Hi Dr. Myers,

How do I get rid of these persistent pests(root aphids). I have tried
several organic pesticides including neem oil and potassium salts with no
effect on them.

Some of the same things that work for 'normal' aphids will work on root aphids see my post on aphids

There are several options, none are fool proof. First, there is a fungus that kills insects (Beuveria bassiana) This is sold under two brand names that I know of, (any readers please let me know if you know of others) Botinigard and Naturalis. This fungus is mixed with water and sprayed on the plants making direct contact with the aphids is important. This is one reason root aphids are so hard to control; there are so many nooks and crannies in soil and other mediums that almost any treatment is bound to miss a few pregnant females. In fact, one study I read showed that the number one reason for difficulty controlling root aphids is lack of proper application of the chemical or pathogen. I should mention too that the finer the mist the better. Also, since this fungus gets on the skin of aphids, and aphids that are growing rapidly can shed their skin every 3-5 days you should reapply the fungus every 3-5 days. In Europe they use a fungus Verticillium lecanii with much success. I think this is still in the process of being approved by the EPA, but you could do a search for it.

Second, you can apply chemicals like Neem, pyrethrum etc. to the roots and above ground parts of plants. For root aphids it is recommended you soak the root balls in an insecticide for 5 minutes. There are studies that show soaking in any insecticide for less than 5 min. will result in far less than 100% dead (you don’t fix the problem) so soak longer rather than shorter.

You could also try and not use insecticides by soaking plants for several hours in dish soap as I recommended in my post about general insect care

If you see them in clusters (aphids tend to be gregarious) you have a major infestation and maybe a very serious problem. Large clusters mean you have a chance to have winged aphids, which can fly to new plants anywhere in your grow room, green house, home or garden. The bigger and older the grouping, the greater the chance of winged aphids in your area.

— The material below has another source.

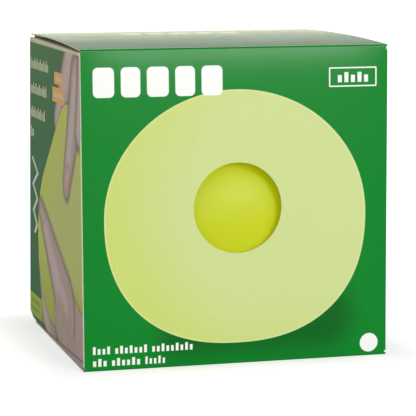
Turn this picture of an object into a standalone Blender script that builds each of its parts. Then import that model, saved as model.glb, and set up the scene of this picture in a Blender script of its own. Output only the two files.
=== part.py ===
"""A jumbo gel stress ball in its tuck-end retail carton.

Metres, +Z up, front face towards -Y, origin at the middle of the carton's footprint.
The carton is one blank of folded paperboard, modelled panel by panel, each panel a piece
that hinges on, or is glued to, the next one. The ball rests inside on the bottom flaps.
"""
import math

import bmesh
import bpy
from mathutils import Matrix, Vector

# Carton, outside sizes
CARTON_WIDTH = 0.1143
CARTON_DEPTH = 0.1016
CARTON_HEIGHT = 0.1148
BOARD = 0.0005
GAP = 0.0003

# Window die-cut in the front panel
WINDOW_RADIUS = 0.0164
WINDOW_HEIGHT = 0.0571
WINDOW_STEPS = 72

# Lid: it has sprung up a little at the back, and its middle bows upwards
LID_SIDE_CLEARANCE = 0.0006
LID_REAR_SETBACK = 0.0016
LID_REAR_RISE = 0.0018
LID_BOW = 0.0009
LID_STEPS = 12

# Flaps
TUCK_LENGTH = 0.0150
TUCK_SIDE_CLEARANCE = 0.0016
TUCK_TAPER = 0.0010
TUCK_CORNER = 0.0070
TUCK_LEAN = math.radians(9)
DUST_LENGTH = 0.0360
DUST_START = 0.0025
DUST_TAPER_END = 0.0255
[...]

Biological control is possible for these aphids as well. Before you buy predatory insects/organisms look at the shipping routes, release rates and timing. Mail is susceptible to very cold, maybe freezing temperatures. Also, some predators are better than others depending on what species of aphid you have. If you can figure out the species you will have more success.

There is a predatory aphid midge (Aphidoletes aphidimyze) that eats over 60% of all aphid species. The midges are shipped as larvae and 2-3 larvae are put on each plant. This midge likes humid conditions so cutting down on the exhaust fan or putting in a humidifier to increase humidity will increase its success, but watch out for mold.

The last result is to start over with seeds after you sterilize everything with hydrogen peroxide or bleach and a good hot soapy wash. If you can't start from seed you could try cuttings, but they may have aphids on them (root aphids are not always on the roots) So, you must soak any cuttings in insecticidal soap or in dish soap for a long time. This will kill many plants but you need to make sure you are not just starting over with the same problem. As with all insect infestations, prevention is better than a cure, so think about how you go them. I know many people have gotten insects by buying top soil. I try to NEVER buy top soil if it is stored outside for long periods. It is easy for soil gnats or root aphids to get into it and into your garden.

I hope this helps, Let me know if anything works, I’d like to help other readers in the future with specific results.

Good Growing
Dr. E. R. Myers

1 comment:

Anonymous said...

Good article. I have had root aphids for almost 2 years. HIt em with everything from Azamax to pyrethrin to Botanigard. Botanigard ES works best out of everything. RA suck!!!!!